There are two final reflections I end with. My reconciliation and return to Ireland taught me that I, as well as others, had been limited or even downright wrong in how I told myself my own story. The reconciliation with my past actually changed my story. Was I “kicked out” or was I “birthed out” became an important question. That is what is spiritually scary about any form of reconciliation. We would rather stay safe in our anger and brokenness, with our identity secure, than step out through a door to an unknown land where our preoccupation with what was done to us paralyses us from dancing to a different song. Twenty-five years after the fact, I realized I was “birthed out” and God had other things for me to do in ways I could not have imagined. Given the difficulties faced by my gay and lesbian clergy in the U.K. and Republic, I realized I had more opportunities to exercise my gifts and ministry than if i had stayed under the “don’t ask, don’t tell” policy that secretly still exists in many communities.

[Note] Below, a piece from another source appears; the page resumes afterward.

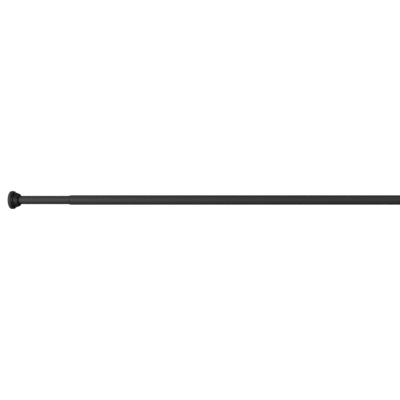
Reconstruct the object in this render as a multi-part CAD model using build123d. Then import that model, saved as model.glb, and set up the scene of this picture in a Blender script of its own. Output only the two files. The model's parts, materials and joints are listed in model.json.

The way that the Irish have always dealt with problems is to go away. Therefore, it is really good that the issue of Church of Ireland clergy in committed same-sex relationships is now in the public domain and being openly discussed. I would encourage the Church of Ireland to engage wholeheartedly in the Listening Process.
Originally from St. Patrick’s Parish, Ballymacarrett, Belfast, Diocese of Down, the Rev. Canon Albert Ogle was ordained for the Diocese of Connor as curate of Derriaghy Parish 1977-1979 and served as curate of St. Bartholomew’s, Diocese of Dublin, 1979-1981. He has served in several parishes in the U.S., including rector of St. George’s Laguna Hills for 10 years and is currently president of the St. Paul’s Foundation for International Reconciliation based in St. Paul’s Cathedral in San Diego.